▶ **Work to complete**
Could you extract every entry below and reproduce it exactly?

┄┄┄┄┄┄┄┄┄┄

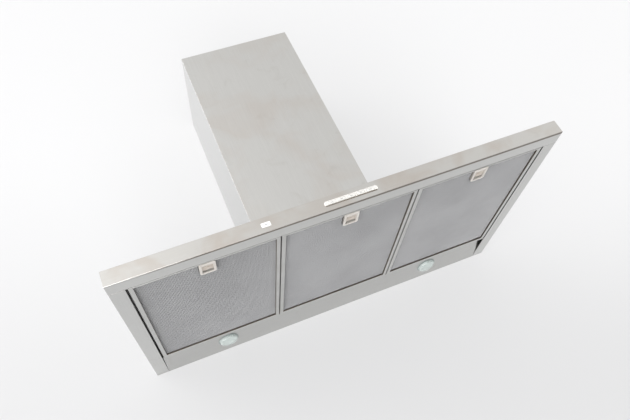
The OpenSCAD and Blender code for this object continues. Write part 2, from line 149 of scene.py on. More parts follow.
# %% Grease behind a fold
def grease_line(tree, tone, place, facing, middle, half, left_end):
    """A brown line at one depth on the faces that look down, fading out to the left."""
    at = add(tree, "ShaderNodeSeparateXYZ", {"Vector": place})
    offset = add(tree, "ShaderNodeMath", {0: at.outputs["Y"], 1: middle}, operation="SUBTRACT")
    band = add(tree, "ShaderNodeMapRange", {
        "Value": add(tree, "ShaderNodeMath", {0: offset}, operation="ABSOLUTE"),
        "From Min": half * 0.7, "From Max": half * 1.3, "To Min": 1.0, "To Max": 0.0,
    })
    along = add(tree, "ShaderNodeMapRange", {
        "Value": at.outputs["X"], "From Min": left_end, "From Max": left_end + 140 * MM,
        "To Min": 0.12, "To Max": 0.9,
    })
    down = add(tree, "ShaderNodeMath", {0: facing.outputs["Z"], 1: -0.2}, operation="LESS_THAN")
    amount = add(tree, "ShaderNodeMath", {0: band, 1: down}, operation="MULTIPLY")
    amount = add(tree, "ShaderNodeMath", {0: amount, 1: along}, operation="MULTIPLY")
    return add(tree, "ShaderNodeMix", {0: amount, 6: tone, 7: linear("#6E655C")},
               data_type="RGBA")


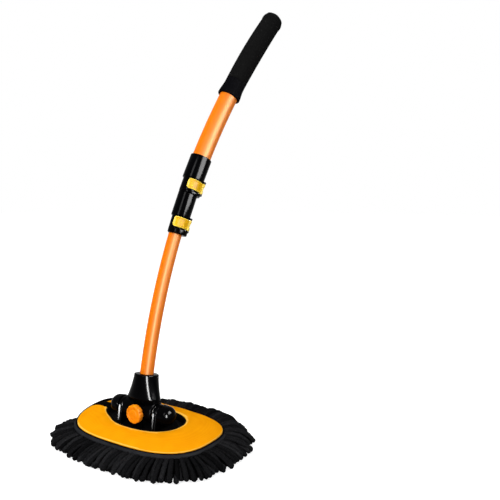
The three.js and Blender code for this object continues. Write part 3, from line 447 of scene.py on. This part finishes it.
def cover_rise(x, y, far_sink=far_rim_sink):
    """The wadding is fuller at the left end, and the rim sinks on the far side of the slit."""
    bearing = np.degrees(np.arctan2(y, x)) % 360
    reach = np.hypot(x, y) / pad_radius(np.radians(bearing))
    near, edge = ramp(reach, 0.45, 0.95), ramp(reach, 0.75, 1)
    fuller = np.cos(np.clip((bearing - 172) / 46, -1, 1) * np.pi / 2) ** 2
    sunk = far_sink * edge * ramp(bearing, 182, 176) * ramp(bearing, 140, 165)
    return fuller * (fuller_left * near + fuller_rim * edge ** 2) - sunk


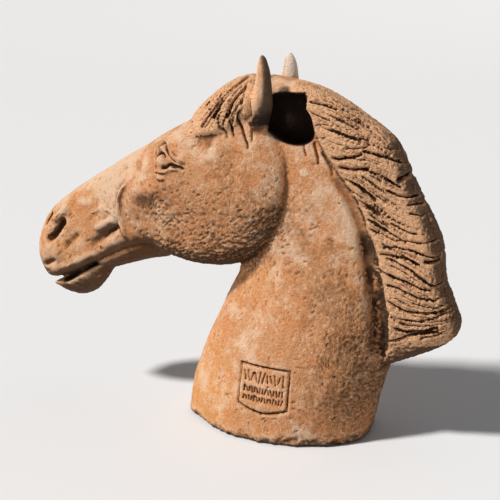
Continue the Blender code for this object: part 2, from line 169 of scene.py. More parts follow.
# The neck above its foot: throat point, crest point, half widths from throat to crest
neckForm = (
    ((-117, 50), (125, 46), (36, 77, 80, 44)),
    ((-100, 100), (138, 92), (32, 71, 73, 40)),
    ((-77, 150), (146, 135), (29, 63, 65, 38)),
    ((-60, 190), (148, 180), (27, 57, 59, 36)),
    ((-50, 225), (146, 225), (25, 52, 53, 34)),
    ((-42, 262), (138, 268), (24, 47, 48, 31)),
    ((-38, 300), (122, 310), (22, 44, 44, 28)),
    ((-36, 335), (98, 350), (22, 41, 40, 26)),
    ((-36, 368), (66, 385), (22, 37, 35, 22)),
    ((-36, 395), (36, 408), (20, 32, 28, 17)),
    ((-32, 412), (10, 424), (14, 22, 20, 12)),
)
footForm = ((-124, 0), (118, 0), (37, 79, 82, 48))

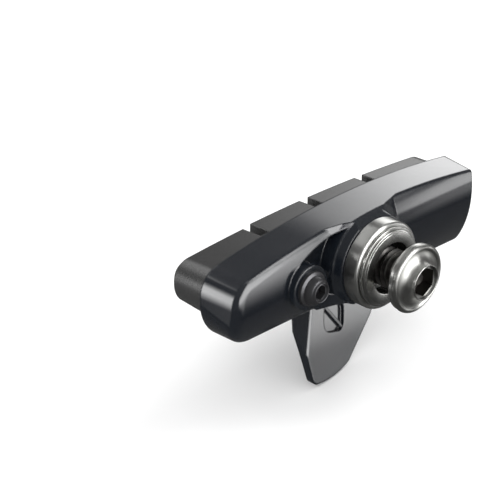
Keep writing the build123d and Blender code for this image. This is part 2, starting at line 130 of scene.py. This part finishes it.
def pad_rubber():
    """Moulded brake rubber: dark grey, filled with mineral grit, matt with a faint sheen."""
    made, tree, shader, where = material("moulded_brake_rubber", "#343434", 0.25, Specular_IOR_Level=1.0)
    # Moulded corners are never sharp.
    rounded = add(tree, "ShaderNodeBevel", samples=6, Radius=0.3 * MM).outputs["Normal"]
    # Filler grit is about 0.2 mm, drawn at 0.36 mm so that it shows.
    grit = add(tree, "ShaderNodeTexNoise", {"Vector": where}, Scale=lumps(0.357), Detail=3.0, Roughness=0.6)
    tone = add(tree, "ShaderNodeMix", {"Factor": grit.outputs["Fac"]}, data_type="RGBA",
               A=linear("#272727"), B=linear("#3c3c3c"))
    tree.links.new(tone.outputs["Result"], shader.inputs["Base Color"])
    bump = add(tree, "ShaderNodeBump", {"Height": grit.outputs["Fac"], "Normal": rounded},
               Strength=0.12, Distance=0.03 * MM)
    tree.links.new(bump.outputs["Normal"], shader.inputs["Normal"])
    return made


def turned_steel(name, colour, roughness):
    """Nickel-plated steel off a lathe: bright, its highlights drawn out into fans by the tool's rings."""
    made, tree, shader, where = material(name, colour, roughness, Metallic=1.0, Anisotropic=0.93,
                                         Anisotropic_Rotation=0.25)
    around_axis = add(tree, "ShaderNodeTangent", direction_type="RADIAL", axis="Y")
    tree.links.new(around_axis.outputs["Tangent"], shader.inputs["Tangent"])
    # Plating varies in gloss over patches of about 1.4 mm.
    vary_gloss(tree, shader, where, size=1.43, low=roughness - 0.05, high=roughness + 0.05)
    # Feed marks of the lathe are about 0.12 mm apart, drawn 0.49 mm apart so that they show.
    rings = add(tree, "ShaderNodeTexWave", {"Vector": where}, wave_type="RINGS", rings_direction="Y",
                Scale=WAVE_PERIOD / (0.49 * MM), Distortion=0.3, Detail=2.0)
    bump = add(tree, "ShaderNodeBump", {"Height": rings.outputs["Fac"]}, Strength=0.04, Distance=0.005 * MM)
    tree.links.new(bump.outputs["Normal"], shader.inputs["Normal"])
    return made


def black_oxide():
    """Black-oxided steel screw: near black, with a grainy forged head."""
    made, tree, shader, where = material("black_oxide_steel", "#4c4c4e", 0.36, Metallic=0.8)
    # Forging scale is about 0.15 mm, drawn at 0.31 mm so that it shows.
    scale = add(tree, "ShaderNodeTexNoise", {"Vector": where}, Scale=lumps(0.3125), Detail=3.0)
    bump = add(tree, "ShaderNodeBump", {"Height": scale.outputs["Fac"]}, Strength=0.4, Distance=0.05 * MM)
    tree.links.new(bump.outputs["Normal"], shader.inputs["Normal"])
    return made


def black_thread():
    """Rolled thread of the bolt, darkened by a dry thread-lock: dull grey, paler where it has worn off."""
    made, tree, shader, where = material("dark_rolled_thread_steel", "#454442", 0.36, Metallic=1.0)
    # Smears of thread-lock are about 1 mm across.
    smear = add(tree, "ShaderNodeTexNoise", {"Vector": where}, Scale=lumps(1.11), Detail=3.0)
    tone = add(tree, "ShaderNodeMix", {"Factor": smear.outputs["Fac"]}, data_type="RGBA",
               A=linear("#262625"), B=linear("#8a8885"))
    tree.links.new(tone.outputs["Result"], shader.inputs["Base Color"])
    return made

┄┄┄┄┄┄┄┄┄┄

▶ **Finished exercise**
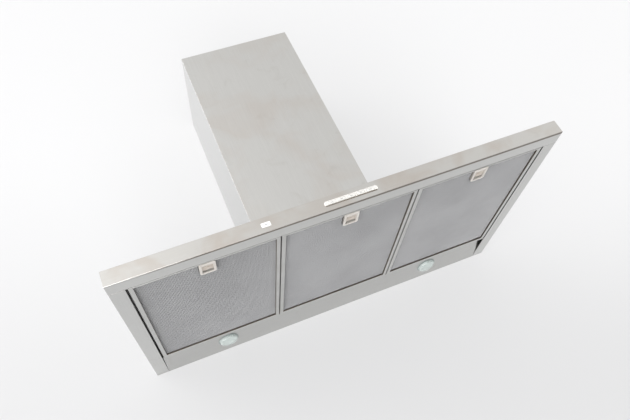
The OpenSCAD and Blender code for this object continues. Write part 2, from line 149 of scene.py on. More parts follow.
# %% Grease behind a fold
def grease_line(tree, tone, place, facing, middle, half, left_end):
    """A brown line at one depth on the faces that look down, fading out to the left."""
    at = add(tree, "ShaderNodeSeparateXYZ", {"Vector": place})
    offset = add(tree, "ShaderNodeMath", {0: at.outputs["Y"], 1: middle}, operation="SUBTRACT")
    band = add(tree, "ShaderNodeMapRange", {
        "Value": add(tree, "ShaderNodeMath", {0: offset}, operation="ABSOLUTE"),
        "From Min": half * 0.7, "From Max": half * 1.3, "To Min": 1.0, "To Max": 0.0,
    })
    along = add(tree, "ShaderNodeMapRange", {
        "Value": at.outputs["X"], "From Min": left_end, "From Max": left_end + 140 * MM,
        "To Min": 0.12, "To Max": 0.9,
    })
    down = add(tree, "ShaderNodeMath", {0: facing.outputs["Z"], 1: -0.2}, operation="LESS_THAN")
    amount = add(tree, "ShaderNodeMath", {0: band, 1: down}, operation="MULTIPLY")
    amount = add(tree, "ShaderNodeMath", {0: amount, 1: along}, operation="MULTIPLY")
    return add(tree, "ShaderNodeMix", {0: amount, 6: tone, 7: linear("#6E655C")},
               data_type="RGBA")


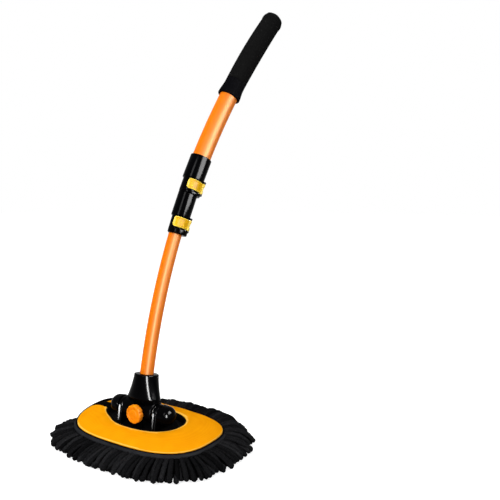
The three.js and Blender code for this object continues. Write part 3, from line 447 of scene.py on. This part finishes it.
def cover_rise(x, y, far_sink=far_rim_sink):
    """The wadding is fuller at the left end, and the rim sinks on the far side of the slit."""
    bearing = np.degrees(np.arctan2(y, x)) % 360
    reach = np.hypot(x, y) / pad_radius(np.radians(bearing))
    near, edge = ramp(reach, 0.45, 0.95), ramp(reach, 0.75, 1)
    fuller = np.cos(np.clip((bearing - 172) / 46, -1, 1) * np.pi / 2) ** 2
    sunk = far_sink * edge * ramp(bearing, 182, 176) * ramp(bearing, 140, 165)
    return fuller * (fuller_left * near + fuller_rim * edge ** 2) - sunk


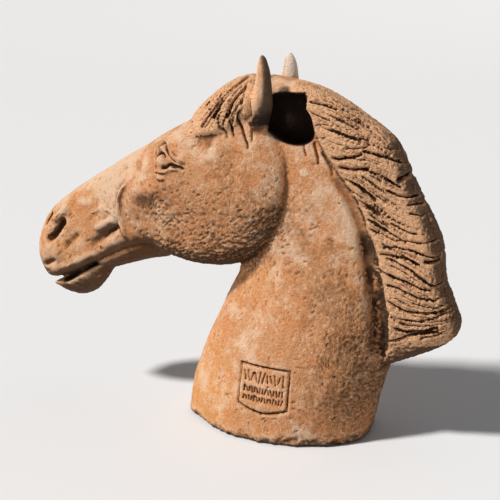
Continue the Blender code for this object: part 2, from line 169 of scene.py. More parts follow.
# The neck above its foot: throat point, crest point, half widths from throat to crest
neckForm = (
    ((-117, 50), (125, 46), (36, 77, 80, 44)),
    ((-100, 100), (138, 92), (32, 71, 73, 40)),
    ((-77, 150), (146, 135), (29, 63, 65, 38)),
    ((-60, 190), (148, 180), (27, 57, 59, 36)),
    ((-50, 225), (146, 225), (25, 52, 53, 34)),
    ((-42, 262), (138, 268), (24, 47, 48, 31)),
    ((-38, 300), (122, 310), (22, 44, 44, 28)),
    ((-36, 335), (98, 350), (22, 41, 40, 26)),
    ((-36, 368), (66, 385), (22, 37, 35, 22)),
    ((-36, 395), (36, 408), (20, 32, 28, 17)),
    ((-32, 412), (10, 424), (14, 22, 20, 12)),
)
footForm = ((-124, 0), (118, 0), (37, 79, 82, 48))

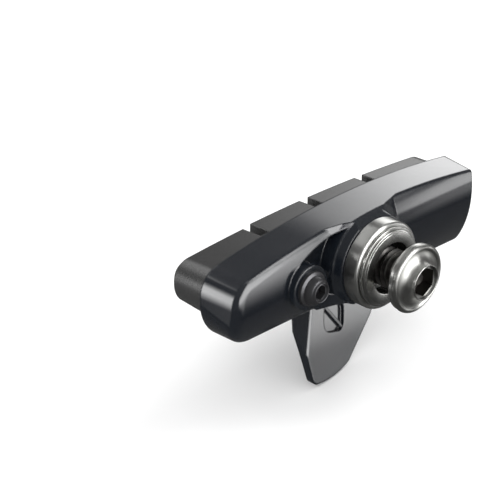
Keep writing the build123d and Blender code for this image. This is part 2, starting at line 130 of scene.py. This part finishes it.
def pad_rubber():
    """Moulded brake rubber: dark grey, filled with mineral grit, matt with a faint sheen."""
    made, tree, shader, where = material("moulded_brake_rubber", "#343434", 0.25, Specular_IOR_Level=1.0)
    # Moulded corners are never sharp.
    rounded = add(tree, "ShaderNodeBevel", samples=6, Radius=0.3 * MM).outputs["Normal"]
    # Filler grit is about 0.2 mm, drawn at 0.36 mm so that it shows.
    grit = add(tree, "ShaderNodeTexNoise", {"Vector": where}, Scale=lumps(0.357), Detail=3.0, Roughness=0.6)
    tone = add(tree, "ShaderNodeMix", {"Factor": grit.outputs["Fac"]}, data_type="RGBA",
               A=linear("#272727"), B=linear("#3c3c3c"))
    tree.links.new(tone.outputs["Result"], shader.inputs["Base Color"])
    bump = add(tree, "ShaderNodeBump", {"Height": grit.outputs["Fac"], "Normal": rounded},
               Strength=0.12, Distance=0.03 * MM)
    tree.links.new(bump.outputs["Normal"], shader.inputs["Normal"])
    return made


def turned_steel(name, colour, roughness):
    """Nickel-plated steel off a lathe: bright, its highlights drawn out into fans by the tool's rings."""
    made, tree, shader, where = material(name, colour, roughness, Metallic=1.0, Anisotropic=0.93,
                                         Anisotropic_Rotation=0.25)
    around_axis = add(tree, "ShaderNodeTangent", direction_type="RADIAL", axis="Y")
    tree.links.new(around_axis.outputs["Tangent"], shader.inputs["Tangent"])
    # Plating varies in gloss over patches of about 1.4 mm.
    vary_gloss(tree, shader, where, size=1.43, low=roughness - 0.05, high=roughness + 0.05)
    # Feed marks of the lathe are about 0.12 mm apart, drawn 0.49 mm apart so that they show.
    rings = add(tree, "ShaderNodeTexWave", {"Vector": where}, wave_type="RINGS", rings_direction="Y",
                Scale=WAVE_PERIOD / (0.49 * MM), Distortion=0.3, Detail=2.0)
    bump = add(tree, "ShaderNodeBump", {"Height": rings.outputs["Fac"]}, Strength=0.04, Distance=0.005 * MM)
    tree.links.new(bump.outputs["Normal"], shader.inputs["Normal"])
    return made


def black_oxide():
    """Black-oxided steel screw: near black, with a grainy forged head."""
    made, tree, shader, where = material("black_oxide_steel", "#4c4c4e", 0.36, Metallic=0.8)
    # Forging scale is about 0.15 mm, drawn at 0.31 mm so that it shows.
    scale = add(tree, "ShaderNodeTexNoise", {"Vector": where}, Scale=lumps(0.3125), Detail=3.0)
    bump = add(tree, "ShaderNodeBump", {"Height": scale.outputs["Fac"]}, Strength=0.4, Distance=0.05 * MM)
    tree.links.new(bump.outputs["Normal"], shader.inputs["Normal"])
    return made


def black_thread():
    """Rolled thread of the bolt, darkened by a dry thread-lock: dull grey, paler where it has worn off."""
    made, tree, shader, where = material("dark_rolled_thread_steel", "#454442", 0.36, Metallic=1.0)
    # Smears of thread-lock are about 1 mm across.
    smear = add(tree, "ShaderNodeTexNoise", {"Vector": where}, Scale=lumps(1.11), Detail=3.0)
    tone = add(tree, "ShaderNodeMix", {"Factor": smear.outputs["Fac"]}, data_type="RGBA",
               A=linear("#262625"), B=linear("#8a8885"))
    tree.links.new(tone.outputs["Result"], shader.inputs["Base Color"])
    return made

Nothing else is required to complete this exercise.